En uno de los extremos de su propiedad, a Felo se le ha formado un islote. Una porción de su tierra, sembrada absolutamente de cocoteros, ha sido separada alrededor de 40 metros del resto de la finca por las aguas caprichosas del río Duaba. Y aunque a los ojos de cualquier visitante puede parecer una imagen paradisíaca —¡porque lo es!—, Felo se queja de este inusual privilegio que no pidió.
«No me gusta nada que el río me esté llevando la finca. Ahora solo me queda un caró. Luego de los últimos ciclones, el río creció y me acabó con muchas matas de coco, y hasta donde llegó el agua, ahí está todavía».
A su «isla» hay que llegar con la ayuda de un bote, si quiere uno mantenerse seco de pies a cabeza. En los pocos minutos que duró la travesía Felo aprovechó para hablarnos con sumo placer de su esposa, Carmen Paumier, a quien le unen 60 años de vida compartida.
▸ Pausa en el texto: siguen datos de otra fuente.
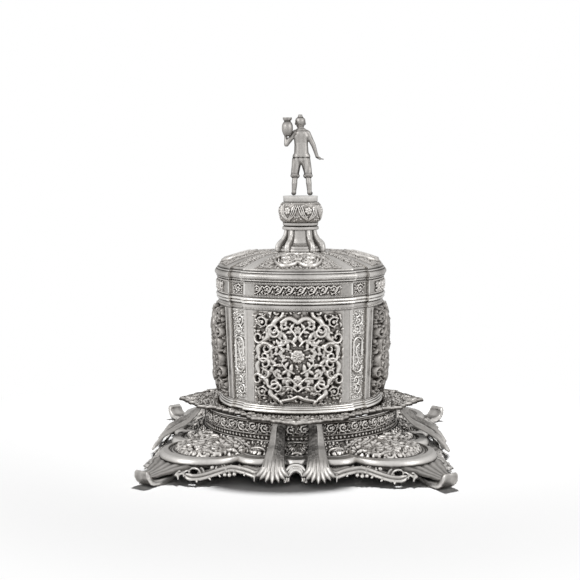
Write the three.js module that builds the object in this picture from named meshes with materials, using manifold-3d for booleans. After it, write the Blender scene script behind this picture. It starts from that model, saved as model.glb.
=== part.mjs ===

«Mi señora tiene una patente para vender dulces: el mejor cucurucho de Baracoa lo hace ella. Tiene 80 años, pero está bien fuerte y hermosa todavía».
En cuanto arribamos al islote, nos condujo hasta otra de sus reliquias: un fragmento del tronco de la que fuera la primera planta de coco que sembró seis décadas atrás. Dice que lo recuerda como si fuera hoy, y que cada vez que se muere una planta, hay que sembrar otra al lado.
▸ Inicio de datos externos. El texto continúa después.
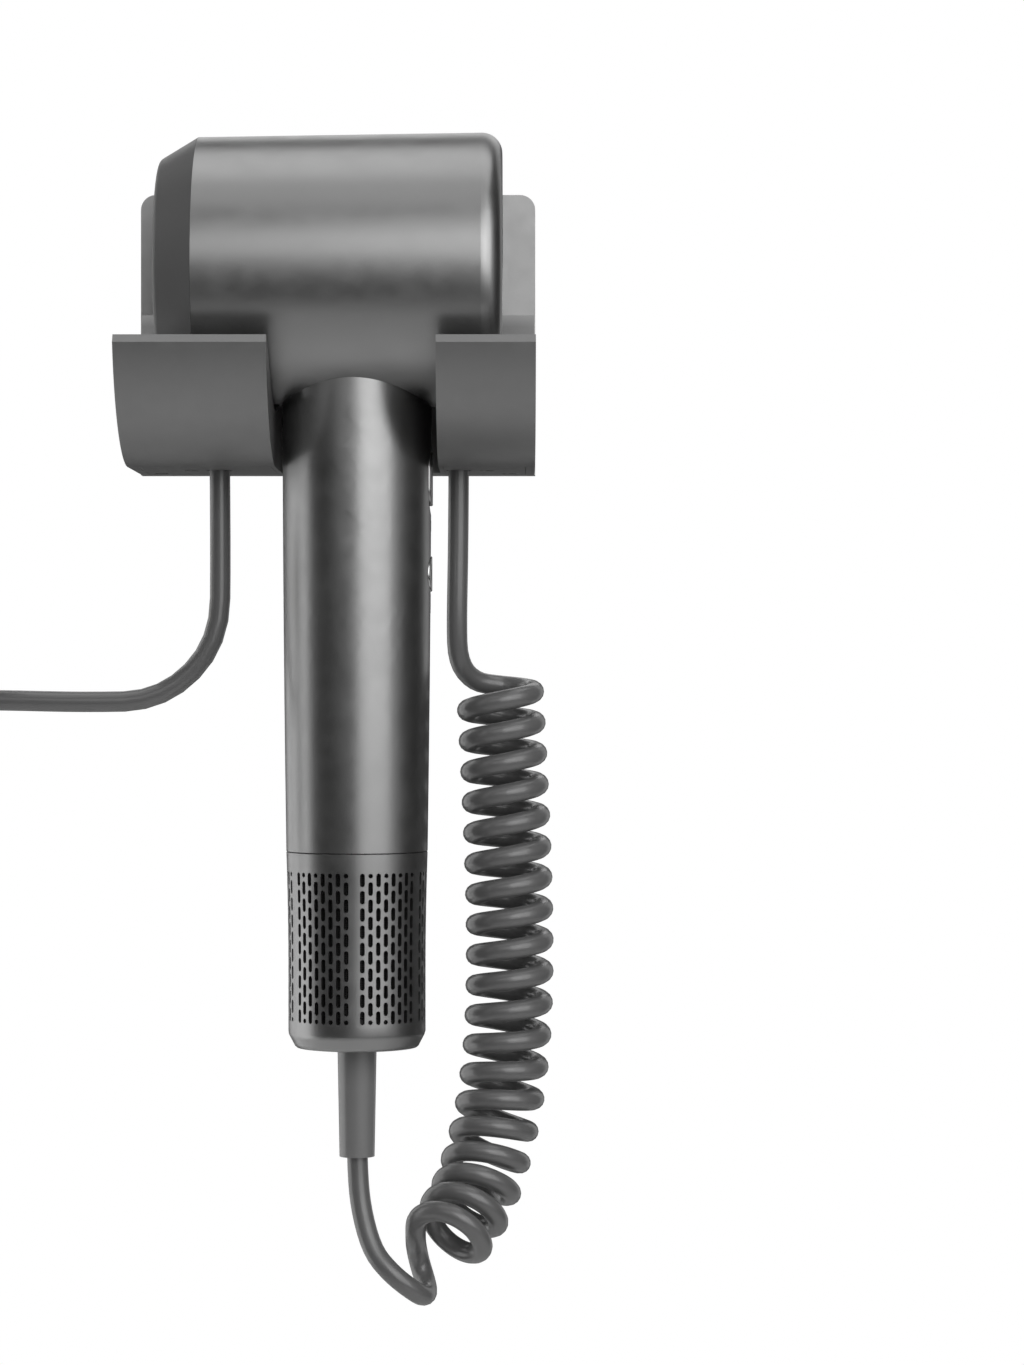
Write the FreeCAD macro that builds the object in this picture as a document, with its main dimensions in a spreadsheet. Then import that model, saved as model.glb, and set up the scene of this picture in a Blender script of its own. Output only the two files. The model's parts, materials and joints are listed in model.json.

«¿Usted ve los 90 años que tengo? Pues ahora mismo yo quisiera tener una finca más grande para seguir sembrando».
Felo recoge del suelo un puñado de tierra con su diestra, y al tiempo que se le escurre de entre los dedos dice: «De aquí sale todo: la caña, el azúcar, el arroz… Esto es vida. La tierra es la que nos da todo».
¿Y el mar?, le pregunto con picardía.
«Ah sí, es verdad, también el mar..., que nos da el pescado y la sal», remató pensativo este hombre dichoso, dueño de la sabiduría que proporcionan la vida y el trabajo, y a quien Raúl llamó una vez —según cuenta Felo orgulloso— «el mambí de Playa Duaba».
*Caró: Según explica Fernando Ortiz en el Nuevo catauro de cubanismos, este vocablo es un galicismo haitiano que se usa como medida agrométrica en el oriente de Cuba. Es la décima parte de una caballería, la cual equivale a 13,42 ha.